Kiefer studied law, not art, at the beginning “because I had a genius complex. I thought I was a genius. I never wanted to practise law but I was interested in its construction and philosophy.” He mentions Thomas Hobbes and seems surprised that not all British people would automatically know his importance. “He once said that ‘Man is a wolf to men’ (‘Homo hominis lupis’), by which he meant that we need laws and social codes so we don’t destroy each other.”
Kiefer might call the RA towers Behemoth and Leviathan, in honour of key works by Hobbes (for Kiefer “Behemoth is land, Leviathan is sea, both are monsters”), but he isn’t sure yet. “I name works after they are finished.”

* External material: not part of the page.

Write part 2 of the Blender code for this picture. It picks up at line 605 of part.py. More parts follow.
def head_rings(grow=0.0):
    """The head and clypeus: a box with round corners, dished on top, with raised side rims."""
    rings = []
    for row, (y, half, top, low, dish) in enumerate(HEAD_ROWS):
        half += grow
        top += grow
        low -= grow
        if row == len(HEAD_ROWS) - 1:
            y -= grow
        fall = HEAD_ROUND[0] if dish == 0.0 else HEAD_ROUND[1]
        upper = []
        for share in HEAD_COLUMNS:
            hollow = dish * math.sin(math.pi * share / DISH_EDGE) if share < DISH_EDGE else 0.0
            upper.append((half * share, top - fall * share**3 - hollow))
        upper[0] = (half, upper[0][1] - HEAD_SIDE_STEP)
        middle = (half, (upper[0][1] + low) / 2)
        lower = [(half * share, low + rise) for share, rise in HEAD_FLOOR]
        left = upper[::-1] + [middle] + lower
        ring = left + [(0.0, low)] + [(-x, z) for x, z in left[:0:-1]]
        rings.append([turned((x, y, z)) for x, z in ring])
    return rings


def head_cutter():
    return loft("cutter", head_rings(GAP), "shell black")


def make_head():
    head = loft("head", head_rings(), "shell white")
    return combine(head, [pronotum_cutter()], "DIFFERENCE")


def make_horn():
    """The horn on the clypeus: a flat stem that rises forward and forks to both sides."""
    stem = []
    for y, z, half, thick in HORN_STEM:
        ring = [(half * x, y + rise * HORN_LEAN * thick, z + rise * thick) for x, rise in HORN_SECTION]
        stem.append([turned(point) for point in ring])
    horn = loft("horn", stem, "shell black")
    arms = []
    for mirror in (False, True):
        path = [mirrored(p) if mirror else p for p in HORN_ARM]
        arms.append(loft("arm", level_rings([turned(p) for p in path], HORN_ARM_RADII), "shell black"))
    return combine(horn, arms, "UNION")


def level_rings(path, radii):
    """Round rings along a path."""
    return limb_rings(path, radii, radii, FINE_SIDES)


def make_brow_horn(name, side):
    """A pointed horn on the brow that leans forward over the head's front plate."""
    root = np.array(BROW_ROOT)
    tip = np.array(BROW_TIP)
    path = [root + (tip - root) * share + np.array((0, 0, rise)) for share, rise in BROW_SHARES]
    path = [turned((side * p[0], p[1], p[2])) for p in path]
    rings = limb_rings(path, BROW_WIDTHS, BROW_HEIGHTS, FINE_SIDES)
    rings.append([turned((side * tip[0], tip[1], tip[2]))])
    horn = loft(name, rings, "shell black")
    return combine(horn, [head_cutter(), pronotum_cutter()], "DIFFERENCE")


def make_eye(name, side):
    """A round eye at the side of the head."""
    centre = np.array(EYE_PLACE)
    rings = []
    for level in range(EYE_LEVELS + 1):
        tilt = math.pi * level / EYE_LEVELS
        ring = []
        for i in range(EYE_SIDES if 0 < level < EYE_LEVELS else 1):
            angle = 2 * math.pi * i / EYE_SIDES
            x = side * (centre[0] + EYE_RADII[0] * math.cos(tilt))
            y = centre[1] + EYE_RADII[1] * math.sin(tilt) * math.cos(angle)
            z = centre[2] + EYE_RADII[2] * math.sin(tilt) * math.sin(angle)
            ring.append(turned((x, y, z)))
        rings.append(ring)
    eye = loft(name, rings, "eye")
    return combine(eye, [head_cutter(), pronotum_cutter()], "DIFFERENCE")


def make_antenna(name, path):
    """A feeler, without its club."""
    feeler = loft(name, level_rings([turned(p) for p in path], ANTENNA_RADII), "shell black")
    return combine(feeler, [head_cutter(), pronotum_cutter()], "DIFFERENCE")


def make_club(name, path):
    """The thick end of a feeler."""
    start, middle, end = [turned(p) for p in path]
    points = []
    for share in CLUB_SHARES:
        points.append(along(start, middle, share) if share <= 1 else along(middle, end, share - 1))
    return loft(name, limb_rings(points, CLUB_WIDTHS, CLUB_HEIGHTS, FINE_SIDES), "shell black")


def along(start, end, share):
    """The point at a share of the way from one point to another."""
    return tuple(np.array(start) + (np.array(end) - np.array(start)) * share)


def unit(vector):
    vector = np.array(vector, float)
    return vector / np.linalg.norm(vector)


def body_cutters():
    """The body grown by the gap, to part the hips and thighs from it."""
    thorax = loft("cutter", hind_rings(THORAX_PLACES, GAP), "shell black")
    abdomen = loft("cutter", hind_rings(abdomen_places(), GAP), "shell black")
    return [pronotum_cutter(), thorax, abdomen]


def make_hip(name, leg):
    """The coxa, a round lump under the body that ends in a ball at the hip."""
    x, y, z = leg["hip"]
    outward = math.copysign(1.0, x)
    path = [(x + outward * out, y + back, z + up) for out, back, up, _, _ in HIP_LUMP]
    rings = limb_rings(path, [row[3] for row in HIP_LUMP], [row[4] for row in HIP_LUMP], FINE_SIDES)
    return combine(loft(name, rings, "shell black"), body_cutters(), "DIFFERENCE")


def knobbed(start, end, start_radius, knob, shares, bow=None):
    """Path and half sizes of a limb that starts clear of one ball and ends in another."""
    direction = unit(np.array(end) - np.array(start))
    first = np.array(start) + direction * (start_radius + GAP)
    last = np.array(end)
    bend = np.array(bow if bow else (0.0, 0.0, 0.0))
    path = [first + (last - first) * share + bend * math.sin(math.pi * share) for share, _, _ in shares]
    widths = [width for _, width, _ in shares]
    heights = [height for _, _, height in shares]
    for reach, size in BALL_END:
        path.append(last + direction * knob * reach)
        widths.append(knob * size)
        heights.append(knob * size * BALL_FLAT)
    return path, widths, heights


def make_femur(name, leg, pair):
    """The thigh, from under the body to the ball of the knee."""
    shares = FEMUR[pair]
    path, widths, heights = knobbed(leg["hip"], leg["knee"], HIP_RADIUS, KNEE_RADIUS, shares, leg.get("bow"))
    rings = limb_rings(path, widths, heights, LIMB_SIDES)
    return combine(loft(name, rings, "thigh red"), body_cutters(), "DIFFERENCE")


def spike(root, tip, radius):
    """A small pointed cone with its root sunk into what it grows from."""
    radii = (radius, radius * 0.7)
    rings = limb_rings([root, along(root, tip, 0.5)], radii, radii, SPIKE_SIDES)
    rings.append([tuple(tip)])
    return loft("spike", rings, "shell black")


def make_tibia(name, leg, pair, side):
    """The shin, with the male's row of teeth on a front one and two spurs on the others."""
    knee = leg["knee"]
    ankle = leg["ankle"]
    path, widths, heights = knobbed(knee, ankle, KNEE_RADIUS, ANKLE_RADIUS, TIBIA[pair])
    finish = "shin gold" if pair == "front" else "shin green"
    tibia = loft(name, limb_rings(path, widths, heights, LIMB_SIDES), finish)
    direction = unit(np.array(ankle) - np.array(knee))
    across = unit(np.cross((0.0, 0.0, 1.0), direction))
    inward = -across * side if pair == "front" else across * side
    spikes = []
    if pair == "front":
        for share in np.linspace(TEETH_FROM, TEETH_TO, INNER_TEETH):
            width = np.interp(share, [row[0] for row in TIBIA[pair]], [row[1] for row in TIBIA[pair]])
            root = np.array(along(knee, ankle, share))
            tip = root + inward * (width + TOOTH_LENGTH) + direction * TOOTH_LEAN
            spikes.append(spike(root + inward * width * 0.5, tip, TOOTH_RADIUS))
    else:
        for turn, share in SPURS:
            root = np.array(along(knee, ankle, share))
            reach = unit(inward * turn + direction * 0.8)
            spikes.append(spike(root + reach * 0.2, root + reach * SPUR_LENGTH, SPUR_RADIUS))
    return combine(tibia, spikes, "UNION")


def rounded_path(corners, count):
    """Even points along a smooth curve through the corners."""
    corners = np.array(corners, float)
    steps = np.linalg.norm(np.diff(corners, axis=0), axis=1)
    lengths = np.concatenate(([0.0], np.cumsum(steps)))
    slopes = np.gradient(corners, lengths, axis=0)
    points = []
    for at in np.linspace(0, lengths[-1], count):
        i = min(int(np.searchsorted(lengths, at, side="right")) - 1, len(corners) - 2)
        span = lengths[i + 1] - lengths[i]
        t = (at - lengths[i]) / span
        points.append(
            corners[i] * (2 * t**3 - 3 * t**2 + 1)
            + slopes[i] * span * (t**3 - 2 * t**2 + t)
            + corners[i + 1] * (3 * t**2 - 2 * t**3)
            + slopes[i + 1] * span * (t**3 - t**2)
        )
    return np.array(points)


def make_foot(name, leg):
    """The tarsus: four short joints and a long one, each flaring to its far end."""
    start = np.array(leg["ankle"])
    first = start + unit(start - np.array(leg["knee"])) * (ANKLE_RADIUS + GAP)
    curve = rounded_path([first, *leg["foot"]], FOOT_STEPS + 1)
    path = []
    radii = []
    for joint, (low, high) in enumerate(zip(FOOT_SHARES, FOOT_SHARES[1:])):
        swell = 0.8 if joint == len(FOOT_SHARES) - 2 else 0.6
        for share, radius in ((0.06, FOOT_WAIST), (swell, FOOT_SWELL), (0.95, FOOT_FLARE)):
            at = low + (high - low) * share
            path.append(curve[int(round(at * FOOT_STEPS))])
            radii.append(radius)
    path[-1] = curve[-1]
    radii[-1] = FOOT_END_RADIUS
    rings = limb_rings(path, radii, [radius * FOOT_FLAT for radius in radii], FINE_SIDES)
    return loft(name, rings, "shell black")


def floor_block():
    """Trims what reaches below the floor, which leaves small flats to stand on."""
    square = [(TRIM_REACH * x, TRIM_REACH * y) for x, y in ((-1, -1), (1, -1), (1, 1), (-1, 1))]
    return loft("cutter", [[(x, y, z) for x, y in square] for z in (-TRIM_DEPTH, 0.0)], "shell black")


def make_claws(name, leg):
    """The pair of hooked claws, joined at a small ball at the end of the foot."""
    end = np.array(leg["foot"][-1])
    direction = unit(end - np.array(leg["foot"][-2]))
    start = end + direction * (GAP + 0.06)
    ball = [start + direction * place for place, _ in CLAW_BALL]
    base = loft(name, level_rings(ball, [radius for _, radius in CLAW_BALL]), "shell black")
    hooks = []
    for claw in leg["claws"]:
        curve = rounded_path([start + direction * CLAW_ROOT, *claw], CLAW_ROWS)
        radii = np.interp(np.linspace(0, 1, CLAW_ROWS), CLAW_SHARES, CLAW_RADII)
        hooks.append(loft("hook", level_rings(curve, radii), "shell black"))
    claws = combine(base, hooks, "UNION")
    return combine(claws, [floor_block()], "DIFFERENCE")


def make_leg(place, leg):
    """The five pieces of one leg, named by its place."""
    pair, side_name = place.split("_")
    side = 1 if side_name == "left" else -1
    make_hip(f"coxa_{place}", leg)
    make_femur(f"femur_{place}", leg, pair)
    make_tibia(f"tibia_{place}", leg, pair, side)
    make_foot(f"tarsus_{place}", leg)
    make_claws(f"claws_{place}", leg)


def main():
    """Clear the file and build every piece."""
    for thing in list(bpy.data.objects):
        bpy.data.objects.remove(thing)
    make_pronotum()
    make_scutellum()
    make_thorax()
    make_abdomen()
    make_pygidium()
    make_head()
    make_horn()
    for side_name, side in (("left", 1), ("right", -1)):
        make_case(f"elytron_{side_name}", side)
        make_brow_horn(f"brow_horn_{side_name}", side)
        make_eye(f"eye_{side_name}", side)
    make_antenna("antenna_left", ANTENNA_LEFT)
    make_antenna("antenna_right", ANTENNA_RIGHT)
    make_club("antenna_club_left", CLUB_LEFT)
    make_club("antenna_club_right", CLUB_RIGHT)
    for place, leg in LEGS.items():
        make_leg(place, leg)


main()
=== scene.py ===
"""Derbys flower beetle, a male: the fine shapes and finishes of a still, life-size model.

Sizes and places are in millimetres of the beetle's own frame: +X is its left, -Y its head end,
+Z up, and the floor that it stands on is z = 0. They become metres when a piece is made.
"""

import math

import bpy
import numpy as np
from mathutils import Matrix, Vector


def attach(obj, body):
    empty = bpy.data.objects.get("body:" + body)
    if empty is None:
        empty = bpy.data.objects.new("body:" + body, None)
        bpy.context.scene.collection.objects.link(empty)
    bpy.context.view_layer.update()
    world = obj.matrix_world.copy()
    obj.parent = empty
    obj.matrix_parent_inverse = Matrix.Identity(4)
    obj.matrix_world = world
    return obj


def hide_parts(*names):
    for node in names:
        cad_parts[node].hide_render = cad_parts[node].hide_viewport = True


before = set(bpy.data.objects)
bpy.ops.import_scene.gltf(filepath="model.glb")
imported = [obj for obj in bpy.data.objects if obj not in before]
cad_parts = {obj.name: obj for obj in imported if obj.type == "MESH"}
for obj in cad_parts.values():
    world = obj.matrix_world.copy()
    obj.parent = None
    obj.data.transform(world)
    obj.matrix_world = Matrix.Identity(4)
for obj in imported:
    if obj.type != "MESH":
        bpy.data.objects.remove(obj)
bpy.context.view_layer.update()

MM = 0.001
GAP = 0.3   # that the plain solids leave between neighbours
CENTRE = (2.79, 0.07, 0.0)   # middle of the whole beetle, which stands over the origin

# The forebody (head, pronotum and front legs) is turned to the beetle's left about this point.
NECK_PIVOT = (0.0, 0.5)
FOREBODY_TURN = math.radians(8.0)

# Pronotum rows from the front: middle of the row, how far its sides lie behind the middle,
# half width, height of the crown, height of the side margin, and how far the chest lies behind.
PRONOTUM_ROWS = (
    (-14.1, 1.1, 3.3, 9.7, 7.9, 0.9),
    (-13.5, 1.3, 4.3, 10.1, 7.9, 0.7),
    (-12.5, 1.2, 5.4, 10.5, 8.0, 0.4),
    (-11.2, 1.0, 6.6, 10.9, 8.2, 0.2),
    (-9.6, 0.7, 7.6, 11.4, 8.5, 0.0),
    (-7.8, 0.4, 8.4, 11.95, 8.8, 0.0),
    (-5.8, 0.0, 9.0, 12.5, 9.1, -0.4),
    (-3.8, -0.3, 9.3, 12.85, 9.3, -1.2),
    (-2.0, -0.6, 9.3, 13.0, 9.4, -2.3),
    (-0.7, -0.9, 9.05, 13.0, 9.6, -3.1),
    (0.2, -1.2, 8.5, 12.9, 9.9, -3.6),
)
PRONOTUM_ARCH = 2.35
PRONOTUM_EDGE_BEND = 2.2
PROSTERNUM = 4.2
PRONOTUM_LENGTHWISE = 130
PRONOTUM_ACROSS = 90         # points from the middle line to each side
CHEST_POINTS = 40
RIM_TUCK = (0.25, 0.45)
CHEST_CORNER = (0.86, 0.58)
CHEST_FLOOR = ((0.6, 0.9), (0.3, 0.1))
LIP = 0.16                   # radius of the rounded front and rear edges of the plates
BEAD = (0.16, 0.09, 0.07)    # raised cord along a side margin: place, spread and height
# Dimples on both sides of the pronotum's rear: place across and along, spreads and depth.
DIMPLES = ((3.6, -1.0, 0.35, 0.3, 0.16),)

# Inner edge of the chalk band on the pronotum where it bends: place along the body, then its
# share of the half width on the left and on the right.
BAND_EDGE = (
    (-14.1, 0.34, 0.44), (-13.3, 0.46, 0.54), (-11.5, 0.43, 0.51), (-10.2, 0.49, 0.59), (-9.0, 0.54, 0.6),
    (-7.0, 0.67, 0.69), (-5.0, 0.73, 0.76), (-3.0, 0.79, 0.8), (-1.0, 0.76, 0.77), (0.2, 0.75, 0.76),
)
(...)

The towers at the RA are mesmerising, not just because of their height, apparent precariousness and brutalist bearing in such a graceful courtyard, but because some of the storeys are slashed open, others closed. “I am interested in claustrophobia and openness,” says Kiefer. “A container is closed while an open space can be home to all kinds of ideas.”
They may look ready to fall, but the RA insists that structural engineers and civil engineers have decreed the towers safe. As for how close they look to toppling over, Kiefer smiles, then says very firmly: “I like things on the edge, because you know art is on the edge all the time. It’s not decoration for me.”